I don’t want to get into a contentious political issue, but the “save the fetus no matter what” attitude is extreme, and yes, it is a fetus, not a baby. This fixation on fetuses and children becomes an ongoing theme in the original series. It is almost as if Farscape is making a political statement. I’m not ayign they are, but it’s just a little odd at times.

Pilot mentions that Moya has “power cells.” We have, so far, no information on how Moya travels through space; she just…does. Pilot’s instructions for reverse starburst include funneling the “ion backwash.” The ion backwash chamber was mentioned in “Exodus From Genesis” (1.03). Now we learn it has something to do with Moya’s propulsion. We still know nothing more about what fuel Moya uses and how she propels herself through space. She’s a living ship but what does she eat? How does she move?

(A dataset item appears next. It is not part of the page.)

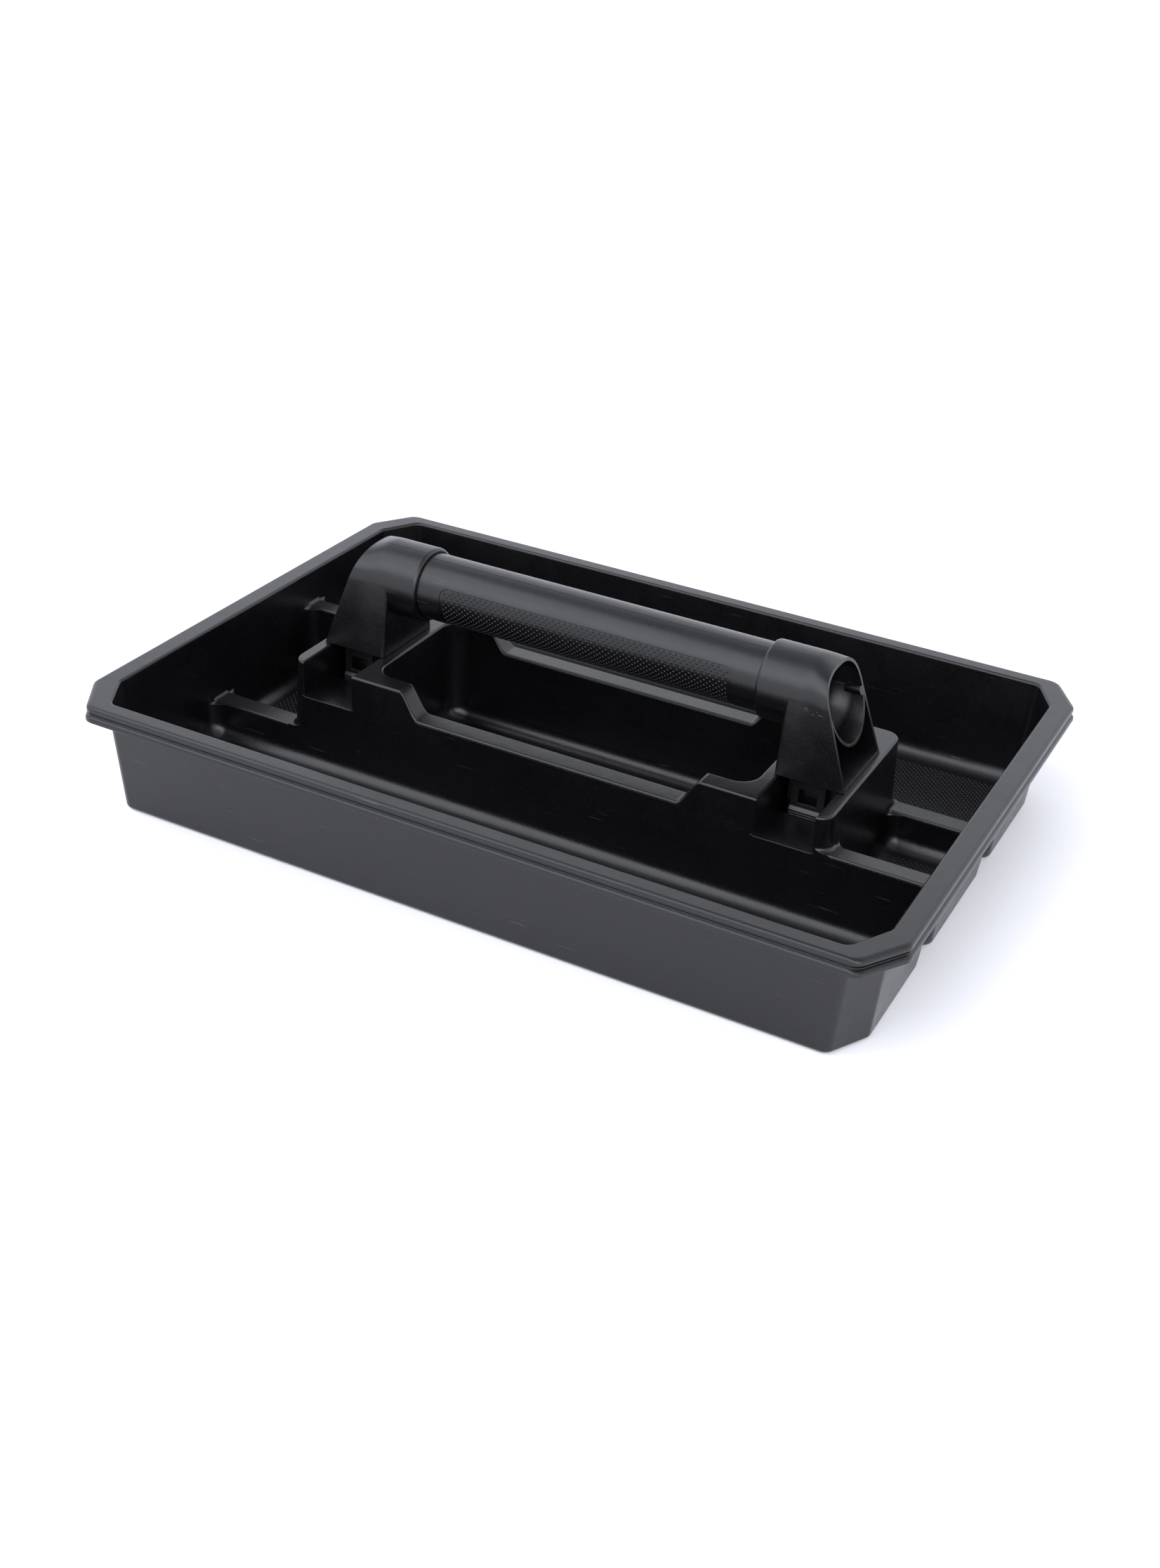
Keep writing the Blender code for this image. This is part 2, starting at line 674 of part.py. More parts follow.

Aeryn’s reaction to Crichton praising her for modifying the headsets so that they can communicate is interesting. He is alluding to her earlier reluctance to be a “scientist.” She replies. “Well, it’s military tech. It’s battle tested.” So, she justifies it to herself by saying she was working with military gear not some pansy something else.  It is a sign that Aeryn is reluctant to see herself as anything other than a soldier.

Crichton’s reference to the TV show Star Search (1983-1993) is now quite dated. It was arguably dated in 1999 when this episode aired. That is the weakness of pop culture references—they often do not survive more than a few years in the memory.

The final scene is the first time we see D’Argo actually relaxed and happy.

Crichton is in a position to figure out what is going on by virtue of the fact that he–unlike Rygel, Aeryn, and D’Argo–is not transported out of normal Moya. It follows the Farscape template of learning about the plot problems and solutions through Crichton’s point of view.


The significance of this episode is profound. But wait, the wild and intense ride is only just beginning.